## Challenge:
Can you quote, word for word, every line from the first line of the records below through the line containing "one principled shader.", and nothing else?

## Given records:
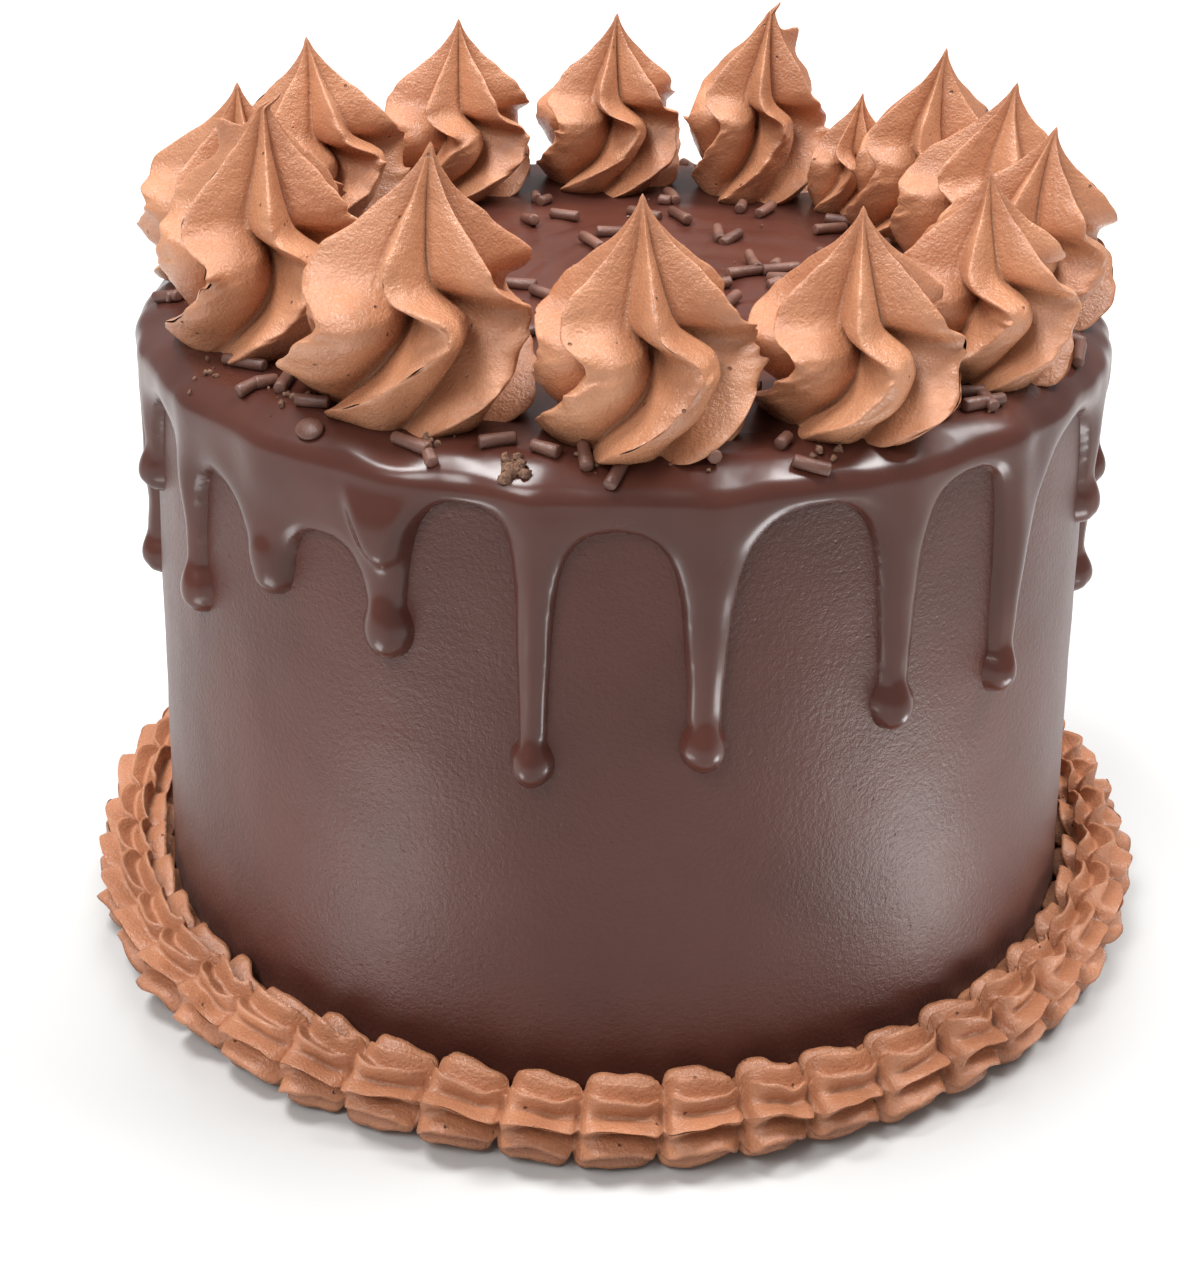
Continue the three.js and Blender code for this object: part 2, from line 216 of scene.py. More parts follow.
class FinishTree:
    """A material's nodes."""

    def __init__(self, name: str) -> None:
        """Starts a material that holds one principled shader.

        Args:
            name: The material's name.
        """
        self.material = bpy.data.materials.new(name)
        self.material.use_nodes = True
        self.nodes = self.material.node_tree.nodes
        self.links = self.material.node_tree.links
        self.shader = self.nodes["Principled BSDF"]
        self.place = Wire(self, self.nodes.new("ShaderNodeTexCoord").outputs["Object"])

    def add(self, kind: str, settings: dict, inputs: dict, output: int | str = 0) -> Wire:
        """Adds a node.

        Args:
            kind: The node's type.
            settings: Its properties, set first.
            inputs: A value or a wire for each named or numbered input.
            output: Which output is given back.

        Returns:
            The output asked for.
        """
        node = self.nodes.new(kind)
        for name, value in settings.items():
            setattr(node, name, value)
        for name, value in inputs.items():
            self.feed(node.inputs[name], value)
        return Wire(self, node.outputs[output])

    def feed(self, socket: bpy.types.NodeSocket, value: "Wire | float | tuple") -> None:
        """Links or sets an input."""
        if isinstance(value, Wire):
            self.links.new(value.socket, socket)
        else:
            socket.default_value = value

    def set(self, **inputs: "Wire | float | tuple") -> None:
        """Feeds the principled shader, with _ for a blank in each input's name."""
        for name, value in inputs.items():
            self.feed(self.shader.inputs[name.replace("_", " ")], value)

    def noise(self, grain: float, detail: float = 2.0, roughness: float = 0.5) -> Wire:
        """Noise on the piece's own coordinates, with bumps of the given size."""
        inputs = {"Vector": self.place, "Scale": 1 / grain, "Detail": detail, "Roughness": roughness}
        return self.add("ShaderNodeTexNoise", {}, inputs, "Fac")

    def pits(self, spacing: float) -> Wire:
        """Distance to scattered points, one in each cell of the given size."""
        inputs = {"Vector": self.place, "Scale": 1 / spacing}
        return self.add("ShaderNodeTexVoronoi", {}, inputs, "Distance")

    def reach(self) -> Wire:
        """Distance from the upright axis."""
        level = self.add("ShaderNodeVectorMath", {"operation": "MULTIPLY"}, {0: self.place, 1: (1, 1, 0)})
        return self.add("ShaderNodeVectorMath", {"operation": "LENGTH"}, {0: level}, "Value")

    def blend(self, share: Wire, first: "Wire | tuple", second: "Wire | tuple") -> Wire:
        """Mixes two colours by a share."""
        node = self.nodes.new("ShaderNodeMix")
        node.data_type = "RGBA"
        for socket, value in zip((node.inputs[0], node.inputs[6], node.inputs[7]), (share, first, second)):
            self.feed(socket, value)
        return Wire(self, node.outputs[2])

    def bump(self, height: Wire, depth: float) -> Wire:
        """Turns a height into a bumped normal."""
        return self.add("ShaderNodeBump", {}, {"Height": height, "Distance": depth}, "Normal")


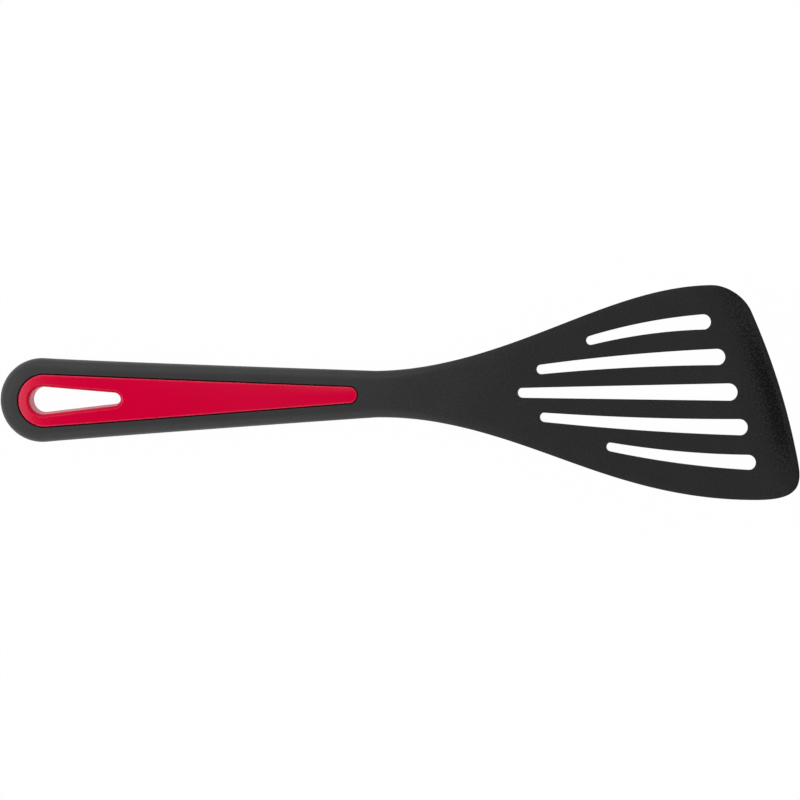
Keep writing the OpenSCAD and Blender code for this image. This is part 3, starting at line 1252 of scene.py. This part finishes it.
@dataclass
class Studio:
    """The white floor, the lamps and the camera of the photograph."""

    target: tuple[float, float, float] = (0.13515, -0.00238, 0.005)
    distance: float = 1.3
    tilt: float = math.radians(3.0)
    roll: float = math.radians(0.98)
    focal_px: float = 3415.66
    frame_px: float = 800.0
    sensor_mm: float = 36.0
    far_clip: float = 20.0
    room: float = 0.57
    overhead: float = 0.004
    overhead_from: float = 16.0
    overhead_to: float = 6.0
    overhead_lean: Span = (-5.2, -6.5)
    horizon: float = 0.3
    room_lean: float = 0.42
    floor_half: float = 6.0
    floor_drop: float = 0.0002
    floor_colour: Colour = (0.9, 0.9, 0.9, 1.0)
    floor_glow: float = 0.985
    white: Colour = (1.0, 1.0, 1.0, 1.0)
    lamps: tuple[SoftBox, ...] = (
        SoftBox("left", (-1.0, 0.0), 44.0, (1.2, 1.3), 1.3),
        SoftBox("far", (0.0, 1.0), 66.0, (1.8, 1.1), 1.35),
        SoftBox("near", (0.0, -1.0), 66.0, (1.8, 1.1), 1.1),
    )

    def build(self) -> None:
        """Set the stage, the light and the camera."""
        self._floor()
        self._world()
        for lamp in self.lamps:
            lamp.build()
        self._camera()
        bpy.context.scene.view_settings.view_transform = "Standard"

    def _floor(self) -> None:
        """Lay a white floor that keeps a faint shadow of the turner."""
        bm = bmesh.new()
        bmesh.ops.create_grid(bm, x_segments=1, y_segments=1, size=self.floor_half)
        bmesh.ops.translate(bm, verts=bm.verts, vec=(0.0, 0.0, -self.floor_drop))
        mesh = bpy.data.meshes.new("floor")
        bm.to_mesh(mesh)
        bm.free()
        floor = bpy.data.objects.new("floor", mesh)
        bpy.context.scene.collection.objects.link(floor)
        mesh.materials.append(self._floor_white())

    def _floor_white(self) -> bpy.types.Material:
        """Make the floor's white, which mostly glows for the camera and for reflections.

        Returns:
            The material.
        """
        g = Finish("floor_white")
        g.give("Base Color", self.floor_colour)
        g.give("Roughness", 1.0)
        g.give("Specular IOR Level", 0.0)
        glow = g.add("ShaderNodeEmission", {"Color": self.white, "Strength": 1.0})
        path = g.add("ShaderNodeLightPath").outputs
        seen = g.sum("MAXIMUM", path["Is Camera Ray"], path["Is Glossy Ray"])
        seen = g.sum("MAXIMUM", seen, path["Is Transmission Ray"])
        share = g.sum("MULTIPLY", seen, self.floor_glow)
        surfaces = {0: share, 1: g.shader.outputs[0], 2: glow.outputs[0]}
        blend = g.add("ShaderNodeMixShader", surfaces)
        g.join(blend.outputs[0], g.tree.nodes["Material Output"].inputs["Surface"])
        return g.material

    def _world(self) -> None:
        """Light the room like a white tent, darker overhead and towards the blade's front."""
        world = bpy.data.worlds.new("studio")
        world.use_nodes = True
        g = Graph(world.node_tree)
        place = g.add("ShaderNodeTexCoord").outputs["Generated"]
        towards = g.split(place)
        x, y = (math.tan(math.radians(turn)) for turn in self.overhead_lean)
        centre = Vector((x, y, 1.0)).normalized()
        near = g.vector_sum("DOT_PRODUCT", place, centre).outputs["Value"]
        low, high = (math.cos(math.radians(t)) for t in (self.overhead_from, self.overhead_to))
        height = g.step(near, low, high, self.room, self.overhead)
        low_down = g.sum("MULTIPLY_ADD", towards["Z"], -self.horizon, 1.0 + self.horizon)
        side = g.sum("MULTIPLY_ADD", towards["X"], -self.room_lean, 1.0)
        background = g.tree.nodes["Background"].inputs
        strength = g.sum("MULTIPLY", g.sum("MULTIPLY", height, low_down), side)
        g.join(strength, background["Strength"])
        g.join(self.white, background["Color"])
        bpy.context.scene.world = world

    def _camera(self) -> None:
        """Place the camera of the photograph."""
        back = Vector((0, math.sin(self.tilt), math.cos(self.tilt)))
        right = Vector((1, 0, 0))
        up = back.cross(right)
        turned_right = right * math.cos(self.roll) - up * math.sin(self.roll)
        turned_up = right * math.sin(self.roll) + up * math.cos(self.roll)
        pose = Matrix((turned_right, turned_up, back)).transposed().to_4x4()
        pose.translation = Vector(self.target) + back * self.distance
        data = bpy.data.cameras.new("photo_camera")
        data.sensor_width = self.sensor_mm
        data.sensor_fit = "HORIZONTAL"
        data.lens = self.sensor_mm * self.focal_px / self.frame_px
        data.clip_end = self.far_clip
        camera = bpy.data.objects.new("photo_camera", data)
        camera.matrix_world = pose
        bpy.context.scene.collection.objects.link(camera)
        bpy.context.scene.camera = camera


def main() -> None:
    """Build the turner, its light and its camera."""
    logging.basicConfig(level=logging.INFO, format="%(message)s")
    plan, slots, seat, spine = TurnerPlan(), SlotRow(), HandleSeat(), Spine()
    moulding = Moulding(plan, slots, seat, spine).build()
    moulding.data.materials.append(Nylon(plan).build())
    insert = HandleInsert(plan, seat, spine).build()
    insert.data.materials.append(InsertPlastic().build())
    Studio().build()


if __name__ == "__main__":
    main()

## Answer:
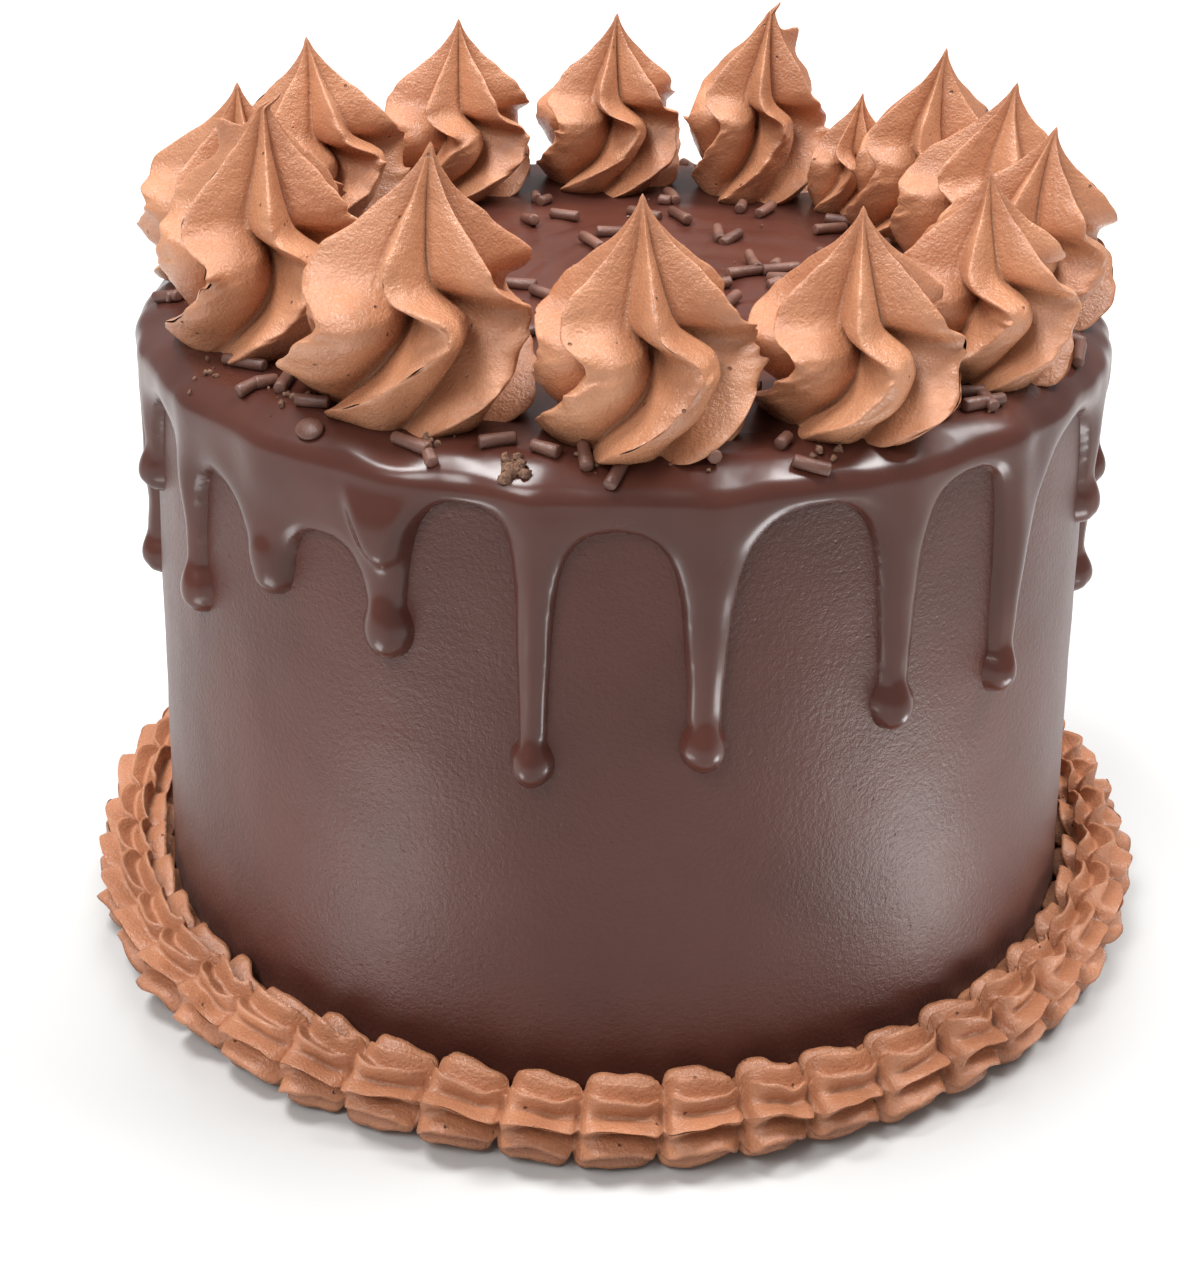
Continue the three.js and Blender code for this object: part 2, from line 216 of scene.py. More parts follow.
class FinishTree:
    """A material's nodes."""

    def __init__(self, name: str) -> None:
        """Starts a material that holds one principled shader.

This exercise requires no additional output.